The tech giant is changing up their grad program
Hewlett Packard Enterprise (HPE) is creating a strong pipeline to bring diverse staff into the organisation at all levels, according to Raj Thakur, VP & GM, Hybrid IT at HPE.
Thakur told HRD that during the hiring process it is important that leadership and talent acquisition teams are educated to ensure that the business builds a diverse workforce.
“We encourage all the executive team and the recruiters to actively seek out applicants with different industry experiences, skill sets, backgrounds, gender identities, etc.,” said Thakur. “Then when the leadership team has reviews around top talent we look closely at what the diversity is like in each team.”
“So there is real process around talent acquisition, particularly for what I would call ‘professional hires’.”
Thakur added that HPE also have a graduate program which is an important pipeline to build diversity and attract more innovative minds.
Indeed, HPE recently had their graduate recruitment event in Australia and Thakur participated in the Sydney program.
“It was good to see there was a healthy mix in terms of gender balance,” he added.
“It was quite surprising given we are in IT and you will find less young females wanting to move into the sector, but we actually had a good balance of applicants when we went to that process.”
Moreover, HPE work hard to make sure that if an employee goes on maternity leave then the company is “very flexible in terms of bringing them back to work to suit them best”, according Thakur.
Thakur said HPE also support what they call “Employee Resource Groups”.
“This is where employees can connect who have shared interests - globally we have 120 of these,” he said. “Members can connect based on characteristics like ability, age, race, sexual orientation and cultural identity. Then there is the networking, mentorship opportunities and communication right across the organisation.”
In fact, Thakur himself is an active member of the Young Employee Network (YEN group).
“Our MD Stephen Bovis sits down quarterly with the team and I always attend all their events,” said Thakur.
“By helping develop their skills and expertise we ensure we always have a strong and diverse pipeline of highly skilled employees looking to take on leadership roles.”
So what’s Thakur’s advice to HR professionals to build a diverse and inclusive culture?
“This is near and dear to my heart given I have always worked very closely with the HR partners right through my career,” said Thakur.
He added that HR are critical to ensure that within the leadership team and the culture there is a level of conscience around diversity because business leaders tend to get busy and other priorities can take precedence.

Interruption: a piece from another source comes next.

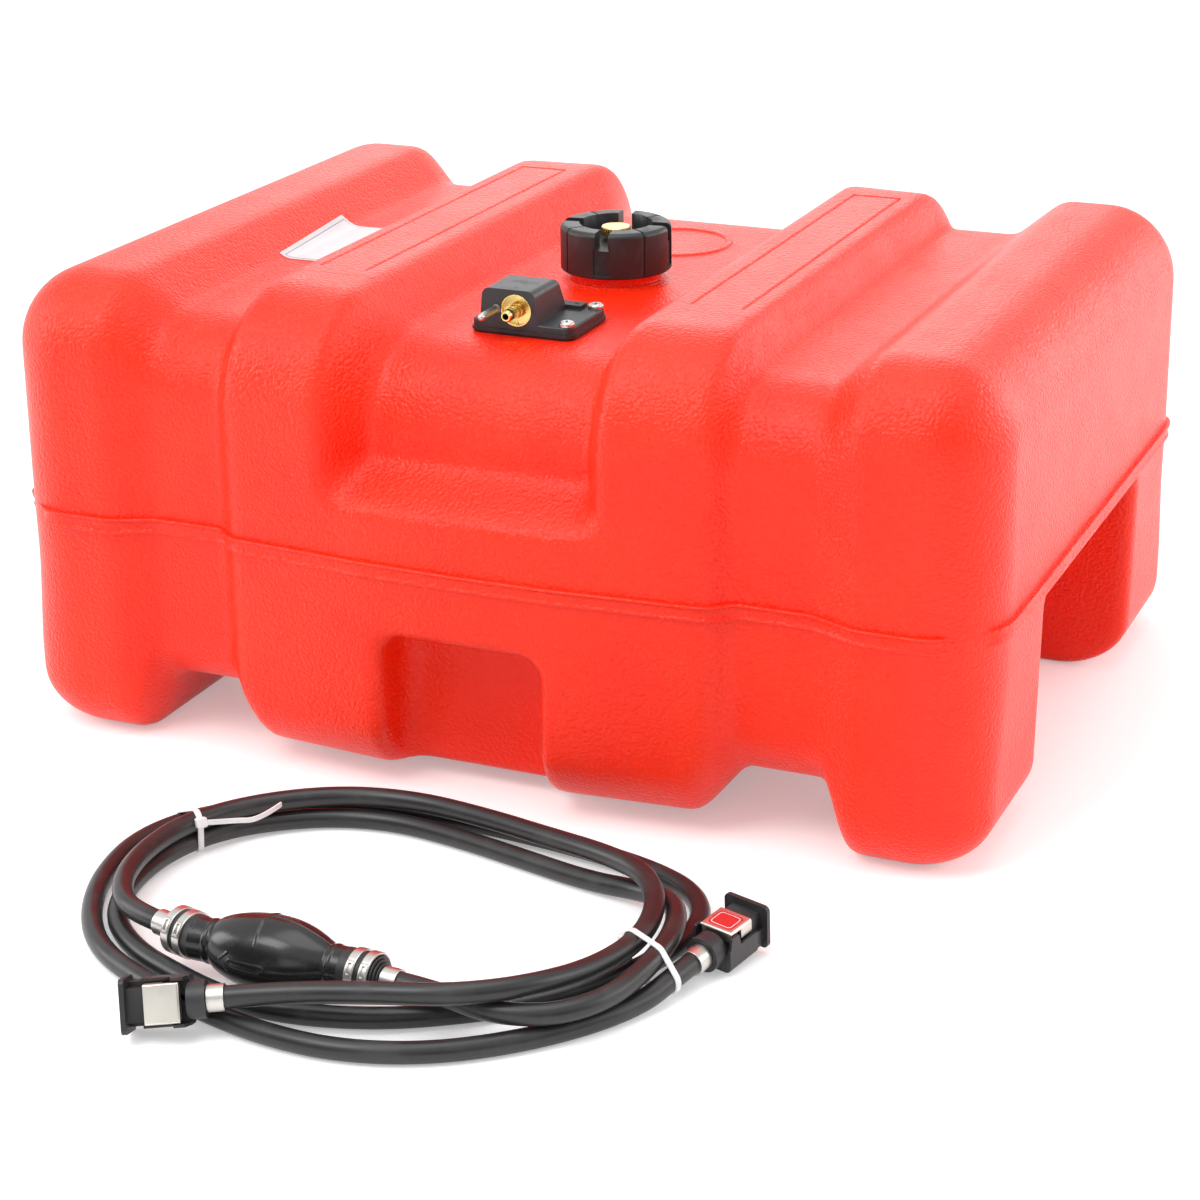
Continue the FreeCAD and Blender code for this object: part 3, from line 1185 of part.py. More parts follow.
def zip_tie(at, along, angle, tail):
    """Band drawn tight round the strands, with its head and its free tail."""
    along = Vec(along).normalize()
    across = UP.cross(along)
    hollow = tie_loop(at, along, TIE_GAP)
    band = tie_loop(at, along, TIE_GAP + TIE_THICKNESS).cut(hollow)
    out = across * math.cos(math.radians(angle)) + UP * math.sin(math.radians(angle))
    side = along.cross(out)
    upper, heading = strand_places(HOSE_SHORT, at, along)[0]
    seat = upper + out * (HOSE_RADIUS + TIE_GAP)
    box = Part.makeBox(TIE_HEAD_DEPTH, TIE_HEAD, TIE_HEAD, Vec(0, -TIE_HEAD / 2, -TIE_HEAD / 2))
    matrix = FreeCAD.Matrix(out.x, side.x, along.x, seat.x, out.y, side.y, along.y, seat.y,
                            out.z, side.z, along.z, seat.z, 0, 0, 0, 1)
    box.Placement = FreeCAD.Placement(matrix)
    pieces = [box]
    if tail:
        middle = seat + out * (TIE_HEAD_DEPTH * TIE_TAIL_SHARE)
        pieces.append(ribbon([(middle.x, middle.y, 0.0)] + tail, middle.z - TIE_WIDTH / 2))
    passage = rod(HOSE_RADIUS + TIE_GAP / 2, upper - heading * TIE_HEAD, upper + heading * TIE_HEAD)
    return band.multiFuse(pieces).cut(hollow.fuse(passage))


def ribbon(points, low):
    """Upright strip along plan points of (x, y, bend radius)."""
    half = TIE_THICKNESS / 2
    sides = {half: [], -half: []}
    for k, (x, y, radius) in enumerate(points):
        ahead = points[min(k + 1, len(points) - 1)]
        behind = points[max(k - 1, 0)]
        here = Vec(x, y, 0)
        d1 = (here - Vec(behind[0], behind[1], 0)) if k else Vec(ahead[0] - x, ahead[1] - y, 0)
        d2 = (Vec(ahead[0], ahead[1], 0) - here) if k < len(points) - 1 else d1
        d1.normalize()
        d2 = Vec(d2).normalize()
        n1, n2 = UP.cross(d1), UP.cross(d2)
        miter = (n1 + n2) * (1 / (1 + n1.dot(n2)))
        bend = d1.cross(d2).z
        for side in sides:
            place = here + miter * side
            sides[side].append((place.x, place.y, max(radius - math.copysign(side, bend * side), 0)))
    outline = sides[half] + sides[-half][::-1]
    return plan_prism(outline, low, low + TIE_WIDTH)


# ------------------------------------------------------------------ assembly
def tank_sections():
    """The one hollow moulding in six sections: above and below the seam, left, middle and right."""
    shell = tank_shell()
    side = (STRAP_INNER + END_INNER) / 2
    reach = HALF_LENGTH + BAND_PROUD + 1
    depth = MID_FRONT + BAND_PROUD + 1
    spans = {"left": (-reach, -side), "middle": (-side, side), "right": (side, reach)}
    levels = {"lower": (-1, SEAM_HEIGHT), "upper": (SEAM_HEIGHT, TANK_HEIGHT + 1)}
    found = {}
    for level, (low, high) in levels.items():
        for name, (left, right) in spans.items():
            box = Part.makeBox(right - left, 2 * depth, high - low, Vec(left, -depth, low))
            found["tank_%s_%s" % (level, name)] = shell.common(box)
    return found


def build_tank():
    for node, section in tank_sections().items():
        save(node, section)
    save("filler_cap", filler_cap())
    save("cap_liner", cap_liner())
    save("cap_gasket", cap_gasket())
    save("vent_bush", vent_bush())
    save("vent_screw", vent_screw())
    save("vent_oring", vent_oring())


def build_pickup():
    save("pickup_gasket", pickup_gasket())
    save("pickup_housing", pickup_housing())
    for number, (x, y) in enumerate(screw_places(), 1):
        save("pickup_screw_%d" % number, pickup_screw(x, y))
    save("outlet_nipple", outlet_nipple())
    save("nipple_oring", nipple_oring())
    save("locator_pin", locator_pin())
    save("pickup_tube", pickup_tube())
    save("pickup_filter", pickup_filter())


def build_fuel_line():
    save("hose_engine_side", hose(HOSE_SHORT))
    save("hose_tank_side", hose(HOSE_LONG))
    save("primer_bulb", primer_bulb())
    save("bulb_outlet_fitting", bulb_fitting(*bulb_ends()[0]))
    save("bulb_inlet_fitting", bulb_fitting(*bulb_ends()[1]))
    save("bulb_outlet_valve", check_valve(*bulb_ends()[0], False))
    save("bulb_inlet_valve", check_valve(*bulb_ends()[1], True))
    for number, band in enumerate(bulb_bands(), 1):
        save("bulb_band_%d" % number, band)
    for number, clamp in enumerate(hose_clamps(), 1):
        save("hose_clamp_%d" % number, clamp)
    save("zip_tie_left", zip_tie(TIE_LEFT_AT, TIE_LEFT_ALONG, TIE_LEFT_HEAD, TIE_LEFT_TAIL))
    save("zip_tie_right", zip_tie(TIE_RIGHT_AT, TIE_RIGHT_ALONG, TIE_RIGHT_HEAD, None))


def build_connectors():
    places = {
        "a": connector_place(CONNECTOR_A_TAIL, CONNECTOR_A_NOSE, CONNECTOR_A_LATCH),
        "b": connector_place(CONNECTOR_B_TAIL, CONNECTOR_B_NOSE, CONNECTOR_B_LATCH),
    }
    makers = {"body": connector_body, "latch": connector_latch, "spring": latch_spring,
              "seal": connector_seal, "plunger": connector_plunger}
    for name, place in places.items():
        for piece, make in makers.items():
            shape = make()
            shape.Placement = place.multiply(shape.Placement)
            save("connector_%s_%s" % (name, piece), shape)


os.makedirs("parts", exist_ok=True)
build_tank()
build_pickup()
build_fuel_line()
build_connectors()
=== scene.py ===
"""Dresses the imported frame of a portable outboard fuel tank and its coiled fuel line.

Metres, +Z up, +X along the tank's long side, +Y from its front to its back.
The tank's own dimensions are in millimetres and become metres when a mesh is made.
"""
import json
import math
import bmesh
import bpy
import numpy as np
from mathutils import Matrix, Vector


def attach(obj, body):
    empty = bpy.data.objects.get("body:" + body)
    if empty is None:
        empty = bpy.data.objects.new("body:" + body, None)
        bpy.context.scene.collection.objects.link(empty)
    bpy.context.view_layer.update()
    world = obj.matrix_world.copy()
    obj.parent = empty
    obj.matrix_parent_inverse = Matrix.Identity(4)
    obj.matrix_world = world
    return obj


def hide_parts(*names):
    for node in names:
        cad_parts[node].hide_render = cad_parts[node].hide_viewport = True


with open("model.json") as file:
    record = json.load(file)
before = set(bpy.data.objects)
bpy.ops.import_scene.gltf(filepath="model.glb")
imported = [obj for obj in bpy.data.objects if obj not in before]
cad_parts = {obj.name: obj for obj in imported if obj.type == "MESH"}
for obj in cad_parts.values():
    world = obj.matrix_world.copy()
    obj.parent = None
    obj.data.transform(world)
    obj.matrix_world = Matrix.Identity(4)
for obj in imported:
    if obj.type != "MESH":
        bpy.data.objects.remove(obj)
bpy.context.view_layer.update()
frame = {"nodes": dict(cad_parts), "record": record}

MM = 0.001

# ------------------------------------------------------------------- camera
CAMERA_PLACE = (0.6665, -1.5430, 0.7058)
CAMERA_AZIMUTH = 23.759
CAMERA_ELEVATION = 19.002
CAMERA_ROLL = -0.682
CAMERA_LENS = 84.018
CAMERA_SHIFT_Y = -0.1
SENSOR_WIDTH = 36.0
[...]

“What I found is that the HR partners who are tightly linked with the business will always be there by the side of the leaders through those busy periods,” said Thakur. “But it’s also about ensuring that they are there to influence the senior leaders and to champion diversity and inclusion.”
Indeed, that’s a really important part of the way Thakur sees the HR partners working with the leadership team to be successful.
“I also think HR professionals should go beyond the programmatic parts and look to bring more measureable metrics, objectives and targets to the people strategy,” he said. “It’s important to ensure they are working together with senior leaders, measuring and tracking success against the objectives.
“Another aspect that I have found very useful and a great asset to me as a leader over the years is having a strong HR partner who is always questioning not just me but other leaders about our decisions.”
Thakur said this is important to make sure that HPE are on the right track as they move forward.
“There is a very strong measurable outcome that we are looking for, not just something that’s presented on a PowerPoint,” he said.
For HPE, it’s about making sure that on a daily, weekly, monthly basis the company is working together to grow and support diversity and inclusion in the business.
Thakur added that he is particularly passionate about gender diversity, as women are significantly underrepresented in the tech industry.
“It’s a global challenge in many countries and one of the ways to address this is through STEM industry school partnerships. We talk about graduate intake but really a lot of decisions are made early in life on about what subjects to take and which way to go,” said Thakur.
“So I strongly believe that working with schools through the STEM process will start to change that. It is not that the industry tends to hire more men, there are just less women looking for roles in technology.
“We will be doing more as a company and personally I will be doing more to look at how we can partner more with the school system to drive a better outcome for the future.”